Collected data entries:
>>>>

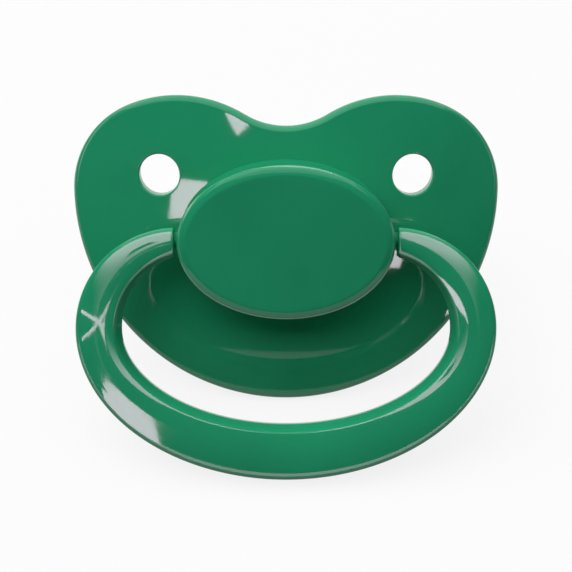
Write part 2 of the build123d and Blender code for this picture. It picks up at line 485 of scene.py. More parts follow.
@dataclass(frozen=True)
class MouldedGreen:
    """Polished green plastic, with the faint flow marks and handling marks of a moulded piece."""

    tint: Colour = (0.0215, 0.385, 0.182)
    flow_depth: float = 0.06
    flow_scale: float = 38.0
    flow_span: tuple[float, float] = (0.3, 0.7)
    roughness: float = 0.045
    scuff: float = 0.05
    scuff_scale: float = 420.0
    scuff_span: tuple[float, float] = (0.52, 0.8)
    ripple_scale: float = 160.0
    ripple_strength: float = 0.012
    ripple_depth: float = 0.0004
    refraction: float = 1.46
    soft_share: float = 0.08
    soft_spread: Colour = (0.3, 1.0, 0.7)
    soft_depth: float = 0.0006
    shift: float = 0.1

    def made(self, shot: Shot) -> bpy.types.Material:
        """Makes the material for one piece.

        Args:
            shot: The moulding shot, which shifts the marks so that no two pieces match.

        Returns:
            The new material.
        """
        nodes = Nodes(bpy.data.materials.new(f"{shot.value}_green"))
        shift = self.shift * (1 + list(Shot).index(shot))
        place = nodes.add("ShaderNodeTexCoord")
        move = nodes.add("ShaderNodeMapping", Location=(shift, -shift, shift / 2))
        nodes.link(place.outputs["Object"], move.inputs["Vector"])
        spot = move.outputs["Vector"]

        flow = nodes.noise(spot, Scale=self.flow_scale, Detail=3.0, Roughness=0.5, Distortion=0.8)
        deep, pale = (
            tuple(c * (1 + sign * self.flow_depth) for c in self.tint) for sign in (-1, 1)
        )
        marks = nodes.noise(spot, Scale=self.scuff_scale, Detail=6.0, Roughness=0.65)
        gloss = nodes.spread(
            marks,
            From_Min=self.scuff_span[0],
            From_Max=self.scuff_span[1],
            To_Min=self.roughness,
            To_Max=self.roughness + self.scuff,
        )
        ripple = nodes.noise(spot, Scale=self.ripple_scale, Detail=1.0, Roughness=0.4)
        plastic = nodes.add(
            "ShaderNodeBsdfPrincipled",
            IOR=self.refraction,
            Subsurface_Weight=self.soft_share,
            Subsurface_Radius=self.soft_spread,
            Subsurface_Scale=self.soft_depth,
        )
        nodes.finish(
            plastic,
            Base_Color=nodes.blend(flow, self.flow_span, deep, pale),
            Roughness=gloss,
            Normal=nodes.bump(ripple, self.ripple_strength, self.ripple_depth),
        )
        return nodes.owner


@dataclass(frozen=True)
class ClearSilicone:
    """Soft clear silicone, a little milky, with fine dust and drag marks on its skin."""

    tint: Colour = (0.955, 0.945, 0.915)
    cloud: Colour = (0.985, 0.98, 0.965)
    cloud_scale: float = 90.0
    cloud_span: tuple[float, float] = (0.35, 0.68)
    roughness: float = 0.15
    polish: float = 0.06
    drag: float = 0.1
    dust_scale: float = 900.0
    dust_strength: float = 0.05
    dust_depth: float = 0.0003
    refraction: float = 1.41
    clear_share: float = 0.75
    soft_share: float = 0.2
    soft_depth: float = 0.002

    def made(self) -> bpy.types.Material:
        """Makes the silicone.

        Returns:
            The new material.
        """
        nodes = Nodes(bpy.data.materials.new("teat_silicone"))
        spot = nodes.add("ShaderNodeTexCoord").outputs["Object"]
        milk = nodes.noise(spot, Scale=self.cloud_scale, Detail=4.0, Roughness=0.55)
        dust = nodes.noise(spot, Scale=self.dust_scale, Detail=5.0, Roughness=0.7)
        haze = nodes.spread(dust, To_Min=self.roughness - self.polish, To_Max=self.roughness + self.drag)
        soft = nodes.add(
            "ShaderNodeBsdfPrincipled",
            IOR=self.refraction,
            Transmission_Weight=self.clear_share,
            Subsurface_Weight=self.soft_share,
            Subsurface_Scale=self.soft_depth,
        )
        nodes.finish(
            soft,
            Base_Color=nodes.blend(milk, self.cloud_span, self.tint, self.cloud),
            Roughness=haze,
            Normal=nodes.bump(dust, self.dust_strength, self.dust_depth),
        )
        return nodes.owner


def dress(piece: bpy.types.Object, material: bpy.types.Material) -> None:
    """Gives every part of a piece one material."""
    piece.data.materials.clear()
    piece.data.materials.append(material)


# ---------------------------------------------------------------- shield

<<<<
>>>>

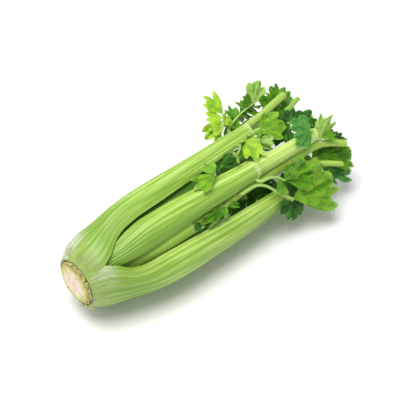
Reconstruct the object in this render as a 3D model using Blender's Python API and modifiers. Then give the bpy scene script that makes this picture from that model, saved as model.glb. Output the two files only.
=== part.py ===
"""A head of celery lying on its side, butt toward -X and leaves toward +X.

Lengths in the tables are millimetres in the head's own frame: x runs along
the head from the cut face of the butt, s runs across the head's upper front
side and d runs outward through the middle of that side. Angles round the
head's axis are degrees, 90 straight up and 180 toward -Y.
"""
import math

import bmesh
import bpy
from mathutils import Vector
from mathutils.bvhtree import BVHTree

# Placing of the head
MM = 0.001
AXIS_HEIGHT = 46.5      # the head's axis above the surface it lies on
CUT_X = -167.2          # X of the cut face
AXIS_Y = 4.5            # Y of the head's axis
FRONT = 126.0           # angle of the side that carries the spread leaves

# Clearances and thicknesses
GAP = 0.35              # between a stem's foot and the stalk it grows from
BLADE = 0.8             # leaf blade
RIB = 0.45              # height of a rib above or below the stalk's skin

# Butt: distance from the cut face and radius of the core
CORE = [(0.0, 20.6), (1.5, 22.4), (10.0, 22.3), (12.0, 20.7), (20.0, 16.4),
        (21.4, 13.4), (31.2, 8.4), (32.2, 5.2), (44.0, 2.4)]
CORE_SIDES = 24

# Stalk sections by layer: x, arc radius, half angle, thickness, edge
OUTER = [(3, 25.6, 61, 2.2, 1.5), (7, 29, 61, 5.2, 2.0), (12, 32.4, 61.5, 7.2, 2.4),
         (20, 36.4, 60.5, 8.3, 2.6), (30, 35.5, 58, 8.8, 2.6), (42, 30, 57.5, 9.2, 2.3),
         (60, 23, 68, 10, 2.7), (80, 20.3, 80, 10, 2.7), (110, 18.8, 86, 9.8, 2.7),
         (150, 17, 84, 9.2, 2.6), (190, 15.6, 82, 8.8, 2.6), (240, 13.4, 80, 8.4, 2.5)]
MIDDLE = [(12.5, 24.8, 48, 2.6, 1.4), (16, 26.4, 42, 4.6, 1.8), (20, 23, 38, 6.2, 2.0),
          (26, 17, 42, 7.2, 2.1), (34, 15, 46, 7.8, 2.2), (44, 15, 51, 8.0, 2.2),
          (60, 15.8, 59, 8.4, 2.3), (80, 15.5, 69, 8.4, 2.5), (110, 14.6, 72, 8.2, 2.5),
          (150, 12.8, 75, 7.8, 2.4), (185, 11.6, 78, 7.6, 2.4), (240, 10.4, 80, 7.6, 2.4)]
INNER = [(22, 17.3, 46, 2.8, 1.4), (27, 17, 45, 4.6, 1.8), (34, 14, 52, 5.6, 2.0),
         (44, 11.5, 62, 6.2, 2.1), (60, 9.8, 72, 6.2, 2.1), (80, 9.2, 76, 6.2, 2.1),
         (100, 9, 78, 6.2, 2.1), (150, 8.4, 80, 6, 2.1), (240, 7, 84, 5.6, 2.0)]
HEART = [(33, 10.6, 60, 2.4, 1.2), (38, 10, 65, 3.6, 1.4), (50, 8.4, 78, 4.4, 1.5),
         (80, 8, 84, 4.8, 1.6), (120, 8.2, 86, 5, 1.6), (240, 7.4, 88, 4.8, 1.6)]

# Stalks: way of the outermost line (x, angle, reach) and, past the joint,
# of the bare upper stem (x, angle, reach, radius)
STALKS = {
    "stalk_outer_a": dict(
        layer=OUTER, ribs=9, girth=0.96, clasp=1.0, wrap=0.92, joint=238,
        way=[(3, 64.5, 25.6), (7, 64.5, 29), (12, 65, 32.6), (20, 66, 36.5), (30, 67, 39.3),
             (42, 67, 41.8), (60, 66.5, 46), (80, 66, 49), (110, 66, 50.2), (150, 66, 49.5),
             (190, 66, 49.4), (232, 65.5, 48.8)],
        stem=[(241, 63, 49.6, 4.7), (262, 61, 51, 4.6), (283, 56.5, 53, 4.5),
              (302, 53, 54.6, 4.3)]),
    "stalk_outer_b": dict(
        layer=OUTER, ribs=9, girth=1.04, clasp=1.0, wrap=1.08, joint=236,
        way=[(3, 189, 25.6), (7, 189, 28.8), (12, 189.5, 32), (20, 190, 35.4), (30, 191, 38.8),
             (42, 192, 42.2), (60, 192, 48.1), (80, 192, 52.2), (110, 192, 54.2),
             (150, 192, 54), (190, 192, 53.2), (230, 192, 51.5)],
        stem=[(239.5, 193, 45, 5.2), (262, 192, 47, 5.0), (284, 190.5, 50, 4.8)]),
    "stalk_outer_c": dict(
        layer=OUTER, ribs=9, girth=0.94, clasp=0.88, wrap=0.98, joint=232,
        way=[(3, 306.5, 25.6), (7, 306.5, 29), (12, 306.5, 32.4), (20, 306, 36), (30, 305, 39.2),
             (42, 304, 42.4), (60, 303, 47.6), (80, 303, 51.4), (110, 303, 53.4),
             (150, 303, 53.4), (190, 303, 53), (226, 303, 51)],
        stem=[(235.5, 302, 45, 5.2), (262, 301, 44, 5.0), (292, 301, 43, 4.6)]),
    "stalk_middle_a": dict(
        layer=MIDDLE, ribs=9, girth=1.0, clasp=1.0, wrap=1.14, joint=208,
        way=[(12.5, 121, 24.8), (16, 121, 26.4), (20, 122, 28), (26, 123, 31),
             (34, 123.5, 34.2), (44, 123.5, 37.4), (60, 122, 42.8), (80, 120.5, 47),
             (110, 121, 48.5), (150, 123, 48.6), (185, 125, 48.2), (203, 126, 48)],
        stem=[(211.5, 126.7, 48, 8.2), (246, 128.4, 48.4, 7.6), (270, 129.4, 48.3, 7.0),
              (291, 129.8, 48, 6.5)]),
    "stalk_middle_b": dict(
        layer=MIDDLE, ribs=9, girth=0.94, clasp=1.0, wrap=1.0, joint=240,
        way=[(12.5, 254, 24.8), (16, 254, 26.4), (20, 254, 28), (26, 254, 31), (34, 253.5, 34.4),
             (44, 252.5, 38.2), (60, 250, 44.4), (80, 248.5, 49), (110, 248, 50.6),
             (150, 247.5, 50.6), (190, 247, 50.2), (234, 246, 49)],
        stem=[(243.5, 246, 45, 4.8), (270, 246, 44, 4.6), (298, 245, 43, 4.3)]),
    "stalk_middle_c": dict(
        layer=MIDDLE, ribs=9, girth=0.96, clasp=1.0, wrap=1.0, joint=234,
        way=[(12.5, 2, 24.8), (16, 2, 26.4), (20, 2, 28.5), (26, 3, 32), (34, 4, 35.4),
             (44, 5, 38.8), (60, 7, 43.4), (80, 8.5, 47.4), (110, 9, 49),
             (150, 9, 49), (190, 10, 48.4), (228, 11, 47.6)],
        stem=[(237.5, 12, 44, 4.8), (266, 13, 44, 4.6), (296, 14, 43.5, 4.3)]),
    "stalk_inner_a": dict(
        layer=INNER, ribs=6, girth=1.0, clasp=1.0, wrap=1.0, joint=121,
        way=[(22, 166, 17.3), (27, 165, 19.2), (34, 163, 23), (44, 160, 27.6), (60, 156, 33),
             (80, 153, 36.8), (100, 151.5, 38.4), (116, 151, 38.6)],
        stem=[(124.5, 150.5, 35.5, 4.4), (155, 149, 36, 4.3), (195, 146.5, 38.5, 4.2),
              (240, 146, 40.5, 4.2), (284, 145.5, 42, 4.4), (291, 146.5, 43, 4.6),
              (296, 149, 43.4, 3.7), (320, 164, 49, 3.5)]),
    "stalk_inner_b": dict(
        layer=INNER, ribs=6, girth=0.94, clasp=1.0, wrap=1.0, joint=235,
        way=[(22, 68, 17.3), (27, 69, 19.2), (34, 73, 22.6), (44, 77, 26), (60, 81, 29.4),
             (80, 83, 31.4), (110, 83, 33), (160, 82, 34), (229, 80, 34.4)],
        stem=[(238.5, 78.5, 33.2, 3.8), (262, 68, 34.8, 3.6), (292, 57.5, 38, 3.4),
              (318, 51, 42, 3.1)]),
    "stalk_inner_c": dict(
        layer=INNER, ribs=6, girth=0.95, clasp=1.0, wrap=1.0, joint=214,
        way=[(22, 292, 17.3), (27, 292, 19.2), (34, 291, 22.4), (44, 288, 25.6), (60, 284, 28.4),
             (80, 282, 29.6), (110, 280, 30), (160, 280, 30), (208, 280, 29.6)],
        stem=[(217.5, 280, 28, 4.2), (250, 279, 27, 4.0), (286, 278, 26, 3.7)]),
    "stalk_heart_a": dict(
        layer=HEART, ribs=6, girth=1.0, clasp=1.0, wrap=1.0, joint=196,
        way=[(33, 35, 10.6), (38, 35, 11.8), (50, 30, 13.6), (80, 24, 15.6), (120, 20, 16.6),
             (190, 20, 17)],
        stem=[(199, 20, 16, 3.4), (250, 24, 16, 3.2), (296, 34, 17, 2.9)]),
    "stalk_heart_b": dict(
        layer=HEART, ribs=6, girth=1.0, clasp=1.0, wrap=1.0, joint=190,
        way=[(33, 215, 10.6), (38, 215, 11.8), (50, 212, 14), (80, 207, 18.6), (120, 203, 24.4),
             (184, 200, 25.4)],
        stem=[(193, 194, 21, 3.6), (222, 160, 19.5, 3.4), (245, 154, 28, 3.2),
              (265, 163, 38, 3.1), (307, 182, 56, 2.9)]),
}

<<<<

STATED GOAL —
Each line from the line with "Write part 2" to the line with "green plastic, with" is to be echoed exactly; both boundary lines are included, and nothing else is to be output.

SOLUTION BELOW —
Write part 2 of the build123d and Blender code for this picture. It picks up at line 485 of scene.py. More parts follow.
@dataclass(frozen=True)
class MouldedGreen:
    """Polished green plastic, with the faint flow marks and handling marks of a moulded piece."""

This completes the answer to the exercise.